Questo vale in modo particolare per la filosofia. Pur non essendo in grado di fornire ricette pratiche, operative, per il successo, essa esprime, da sempre, il tentativo degli esseri umani di comprendere il senso della loro vita. Si potrà dire che nella società attuale quello che conta sono altre cose: trovare un lavoro, fare carriera, far soldi, avere esperienze affettive gratificanti. Ma questo ai nostri giovani lo gridano tutti i giorni la tv, i giornali, l'esempio degli adulti. La scuola ha anche il compito di costituire un'alternativa alle mode dominanti e di aiutare i giovani ad aprire gli occhi su quegli aspetti della realtà che sfuggono alla logica del profitto e del consumo. E oggi l'esperienza alternativa per eccellenza è riflettere sul senso - nella duplice accezione di «significato» e di «direzione» - della corsa sfrenata che ci vede proiettati verso mille cose utili, per cercare di scoprire se, oltre ad esse, ce ne siano anche di «importanti», per cui valga la pena di vivere.

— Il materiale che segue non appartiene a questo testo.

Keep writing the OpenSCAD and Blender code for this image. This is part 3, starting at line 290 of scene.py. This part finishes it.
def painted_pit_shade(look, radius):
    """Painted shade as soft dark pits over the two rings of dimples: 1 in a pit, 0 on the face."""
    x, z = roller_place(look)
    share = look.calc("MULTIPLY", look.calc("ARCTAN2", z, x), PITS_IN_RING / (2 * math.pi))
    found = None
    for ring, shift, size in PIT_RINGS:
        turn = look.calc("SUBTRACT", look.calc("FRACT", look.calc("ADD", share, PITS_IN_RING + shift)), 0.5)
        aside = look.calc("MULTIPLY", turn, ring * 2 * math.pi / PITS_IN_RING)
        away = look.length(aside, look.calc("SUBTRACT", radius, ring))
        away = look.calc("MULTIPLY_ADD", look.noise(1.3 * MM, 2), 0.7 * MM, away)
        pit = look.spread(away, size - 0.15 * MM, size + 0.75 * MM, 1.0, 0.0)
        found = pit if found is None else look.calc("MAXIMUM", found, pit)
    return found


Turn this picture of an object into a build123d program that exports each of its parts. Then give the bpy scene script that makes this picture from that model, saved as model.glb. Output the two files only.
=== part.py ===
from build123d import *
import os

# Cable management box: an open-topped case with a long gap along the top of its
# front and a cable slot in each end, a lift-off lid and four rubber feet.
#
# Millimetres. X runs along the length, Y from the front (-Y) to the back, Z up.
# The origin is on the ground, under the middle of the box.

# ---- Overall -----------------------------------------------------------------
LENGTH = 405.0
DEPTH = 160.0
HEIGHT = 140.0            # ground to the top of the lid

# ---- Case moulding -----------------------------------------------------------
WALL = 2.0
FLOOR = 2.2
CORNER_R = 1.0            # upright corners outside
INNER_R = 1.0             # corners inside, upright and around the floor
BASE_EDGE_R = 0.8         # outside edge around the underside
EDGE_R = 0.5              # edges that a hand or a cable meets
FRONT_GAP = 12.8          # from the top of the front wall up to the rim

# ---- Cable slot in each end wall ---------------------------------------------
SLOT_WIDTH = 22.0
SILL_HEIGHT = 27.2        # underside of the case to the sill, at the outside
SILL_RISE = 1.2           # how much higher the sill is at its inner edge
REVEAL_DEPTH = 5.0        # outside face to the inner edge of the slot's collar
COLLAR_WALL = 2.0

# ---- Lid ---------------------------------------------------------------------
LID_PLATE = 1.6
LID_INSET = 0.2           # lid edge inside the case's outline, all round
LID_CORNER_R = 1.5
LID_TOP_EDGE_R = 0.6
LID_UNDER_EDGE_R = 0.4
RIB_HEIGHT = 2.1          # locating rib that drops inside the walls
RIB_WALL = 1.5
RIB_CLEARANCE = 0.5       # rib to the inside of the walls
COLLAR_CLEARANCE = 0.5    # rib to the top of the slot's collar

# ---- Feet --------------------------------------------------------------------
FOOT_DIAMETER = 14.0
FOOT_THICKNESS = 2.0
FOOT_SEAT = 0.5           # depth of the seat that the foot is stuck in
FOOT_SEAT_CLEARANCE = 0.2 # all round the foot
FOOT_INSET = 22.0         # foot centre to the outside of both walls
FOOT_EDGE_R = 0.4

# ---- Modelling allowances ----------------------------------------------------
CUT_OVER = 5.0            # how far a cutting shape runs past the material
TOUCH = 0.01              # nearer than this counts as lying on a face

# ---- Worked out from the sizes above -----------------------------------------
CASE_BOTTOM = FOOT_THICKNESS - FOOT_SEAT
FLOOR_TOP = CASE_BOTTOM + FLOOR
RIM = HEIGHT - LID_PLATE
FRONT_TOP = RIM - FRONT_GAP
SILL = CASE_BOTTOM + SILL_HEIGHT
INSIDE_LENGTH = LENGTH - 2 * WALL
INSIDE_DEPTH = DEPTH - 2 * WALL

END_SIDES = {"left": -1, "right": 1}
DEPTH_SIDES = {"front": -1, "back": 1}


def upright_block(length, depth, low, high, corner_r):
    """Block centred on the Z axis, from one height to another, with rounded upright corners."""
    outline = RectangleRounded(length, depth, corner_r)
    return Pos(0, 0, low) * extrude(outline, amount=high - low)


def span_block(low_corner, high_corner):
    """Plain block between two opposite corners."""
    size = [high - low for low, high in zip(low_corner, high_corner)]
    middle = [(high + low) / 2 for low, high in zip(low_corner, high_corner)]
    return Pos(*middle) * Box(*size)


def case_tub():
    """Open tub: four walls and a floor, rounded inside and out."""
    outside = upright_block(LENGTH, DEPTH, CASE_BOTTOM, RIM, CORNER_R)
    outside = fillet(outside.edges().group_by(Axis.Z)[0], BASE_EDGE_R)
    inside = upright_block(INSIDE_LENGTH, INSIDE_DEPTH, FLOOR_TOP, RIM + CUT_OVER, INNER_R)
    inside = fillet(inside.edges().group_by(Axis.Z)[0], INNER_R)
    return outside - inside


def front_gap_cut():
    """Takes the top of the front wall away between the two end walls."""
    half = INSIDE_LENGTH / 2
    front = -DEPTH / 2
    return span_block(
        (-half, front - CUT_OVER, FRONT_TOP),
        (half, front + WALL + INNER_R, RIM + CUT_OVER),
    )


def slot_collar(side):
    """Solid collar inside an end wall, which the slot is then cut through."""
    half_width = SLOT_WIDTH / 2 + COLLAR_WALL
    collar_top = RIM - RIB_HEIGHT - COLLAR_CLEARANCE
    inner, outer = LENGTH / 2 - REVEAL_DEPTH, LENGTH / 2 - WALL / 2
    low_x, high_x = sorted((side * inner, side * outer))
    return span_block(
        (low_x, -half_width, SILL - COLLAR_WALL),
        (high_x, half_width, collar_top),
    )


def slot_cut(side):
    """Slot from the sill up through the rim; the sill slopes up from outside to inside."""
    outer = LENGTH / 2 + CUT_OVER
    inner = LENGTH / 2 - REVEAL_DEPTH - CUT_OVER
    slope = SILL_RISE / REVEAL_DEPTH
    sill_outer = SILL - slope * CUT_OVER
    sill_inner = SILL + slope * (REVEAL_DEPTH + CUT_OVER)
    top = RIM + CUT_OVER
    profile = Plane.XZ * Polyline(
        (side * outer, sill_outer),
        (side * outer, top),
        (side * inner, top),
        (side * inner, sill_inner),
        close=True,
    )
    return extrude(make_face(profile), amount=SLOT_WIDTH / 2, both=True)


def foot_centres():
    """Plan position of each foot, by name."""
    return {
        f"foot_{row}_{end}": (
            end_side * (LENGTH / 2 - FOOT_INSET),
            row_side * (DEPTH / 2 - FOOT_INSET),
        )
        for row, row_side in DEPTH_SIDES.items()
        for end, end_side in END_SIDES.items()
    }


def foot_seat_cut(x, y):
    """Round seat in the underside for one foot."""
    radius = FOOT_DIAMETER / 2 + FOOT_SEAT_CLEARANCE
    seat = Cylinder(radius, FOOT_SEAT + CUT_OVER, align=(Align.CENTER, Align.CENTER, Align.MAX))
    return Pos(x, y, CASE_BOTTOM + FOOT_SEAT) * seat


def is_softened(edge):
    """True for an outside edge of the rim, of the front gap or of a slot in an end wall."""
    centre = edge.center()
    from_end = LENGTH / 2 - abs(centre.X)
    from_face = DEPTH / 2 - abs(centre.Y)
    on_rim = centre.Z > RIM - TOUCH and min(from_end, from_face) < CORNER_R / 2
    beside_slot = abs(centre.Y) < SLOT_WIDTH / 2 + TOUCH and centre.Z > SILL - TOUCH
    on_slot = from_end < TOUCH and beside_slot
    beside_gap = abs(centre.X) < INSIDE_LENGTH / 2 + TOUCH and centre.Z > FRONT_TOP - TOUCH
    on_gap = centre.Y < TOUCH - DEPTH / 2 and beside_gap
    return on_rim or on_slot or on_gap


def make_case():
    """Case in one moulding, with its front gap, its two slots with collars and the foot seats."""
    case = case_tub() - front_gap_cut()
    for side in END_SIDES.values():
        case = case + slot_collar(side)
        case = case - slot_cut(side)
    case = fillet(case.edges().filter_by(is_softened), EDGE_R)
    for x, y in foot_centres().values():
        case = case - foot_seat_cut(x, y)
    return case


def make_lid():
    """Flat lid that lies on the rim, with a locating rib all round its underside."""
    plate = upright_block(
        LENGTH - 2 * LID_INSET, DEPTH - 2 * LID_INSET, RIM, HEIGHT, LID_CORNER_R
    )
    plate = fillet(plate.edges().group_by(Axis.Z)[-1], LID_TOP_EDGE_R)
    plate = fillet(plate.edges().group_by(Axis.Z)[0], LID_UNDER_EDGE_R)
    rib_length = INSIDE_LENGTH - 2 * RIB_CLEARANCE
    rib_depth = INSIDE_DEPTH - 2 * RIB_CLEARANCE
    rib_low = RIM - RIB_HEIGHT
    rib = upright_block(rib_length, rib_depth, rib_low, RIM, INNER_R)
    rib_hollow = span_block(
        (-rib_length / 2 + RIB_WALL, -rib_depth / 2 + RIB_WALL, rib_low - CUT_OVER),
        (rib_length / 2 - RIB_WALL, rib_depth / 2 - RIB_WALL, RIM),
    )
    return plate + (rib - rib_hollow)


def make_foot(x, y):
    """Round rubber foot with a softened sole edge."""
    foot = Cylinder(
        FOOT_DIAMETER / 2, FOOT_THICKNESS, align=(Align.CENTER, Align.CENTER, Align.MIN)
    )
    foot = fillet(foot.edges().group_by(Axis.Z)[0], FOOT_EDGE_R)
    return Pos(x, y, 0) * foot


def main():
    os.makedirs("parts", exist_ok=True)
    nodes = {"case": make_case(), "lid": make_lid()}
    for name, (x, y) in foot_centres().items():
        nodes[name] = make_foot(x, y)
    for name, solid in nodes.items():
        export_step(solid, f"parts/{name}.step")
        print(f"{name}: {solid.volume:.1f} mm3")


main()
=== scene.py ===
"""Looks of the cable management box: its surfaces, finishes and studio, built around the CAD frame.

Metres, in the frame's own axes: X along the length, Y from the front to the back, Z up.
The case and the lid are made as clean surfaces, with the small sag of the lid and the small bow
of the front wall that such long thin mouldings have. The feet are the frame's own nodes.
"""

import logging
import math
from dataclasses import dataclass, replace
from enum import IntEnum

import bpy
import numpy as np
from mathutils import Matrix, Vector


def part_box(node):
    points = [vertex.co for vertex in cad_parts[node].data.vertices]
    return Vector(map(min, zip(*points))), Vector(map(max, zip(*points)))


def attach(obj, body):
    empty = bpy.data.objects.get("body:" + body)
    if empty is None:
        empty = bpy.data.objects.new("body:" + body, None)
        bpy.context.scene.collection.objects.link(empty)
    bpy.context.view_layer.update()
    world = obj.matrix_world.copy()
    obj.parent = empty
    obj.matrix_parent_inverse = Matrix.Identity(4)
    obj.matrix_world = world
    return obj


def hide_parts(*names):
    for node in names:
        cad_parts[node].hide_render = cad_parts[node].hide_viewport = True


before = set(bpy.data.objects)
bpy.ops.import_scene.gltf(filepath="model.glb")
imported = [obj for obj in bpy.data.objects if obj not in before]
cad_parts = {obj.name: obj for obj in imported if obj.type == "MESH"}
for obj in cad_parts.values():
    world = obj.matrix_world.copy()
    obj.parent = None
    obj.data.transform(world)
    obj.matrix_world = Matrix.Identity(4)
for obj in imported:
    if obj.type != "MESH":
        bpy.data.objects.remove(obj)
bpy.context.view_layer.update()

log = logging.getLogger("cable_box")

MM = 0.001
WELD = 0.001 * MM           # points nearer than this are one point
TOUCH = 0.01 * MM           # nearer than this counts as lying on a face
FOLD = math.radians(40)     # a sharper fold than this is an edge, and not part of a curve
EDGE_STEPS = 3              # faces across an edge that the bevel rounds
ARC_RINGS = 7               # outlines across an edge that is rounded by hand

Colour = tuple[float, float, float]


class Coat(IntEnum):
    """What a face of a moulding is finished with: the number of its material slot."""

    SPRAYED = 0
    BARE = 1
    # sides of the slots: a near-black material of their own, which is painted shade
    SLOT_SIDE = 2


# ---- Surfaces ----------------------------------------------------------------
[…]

È questo che i filosofi hanno fatto e che, studiandone il pensiero a scuola, si cerca di suscitare nei giovani. Certo, questo li può rendere pericolosamente critici nei confronti delle mode, dei miti, delle menzogne, dei giochi illusionistici su cui si regge tanta parte della nostra società e di cui si avvalgono tanti meccanismi di potere. Forse per questo l'insegnamento della filosofia all'università e nelle scuole dà fastidio. Induce a porsi delle domande, a pensare. Perciò esso costituisce, agli occhi di molti, una minaccia, da disinnescare con la facile derisione. Ma proprio a causa di ciò esso è anche, agli occhi di alcuni, il fragile appiglio per sperare che possiamo costruire un mondo diverso.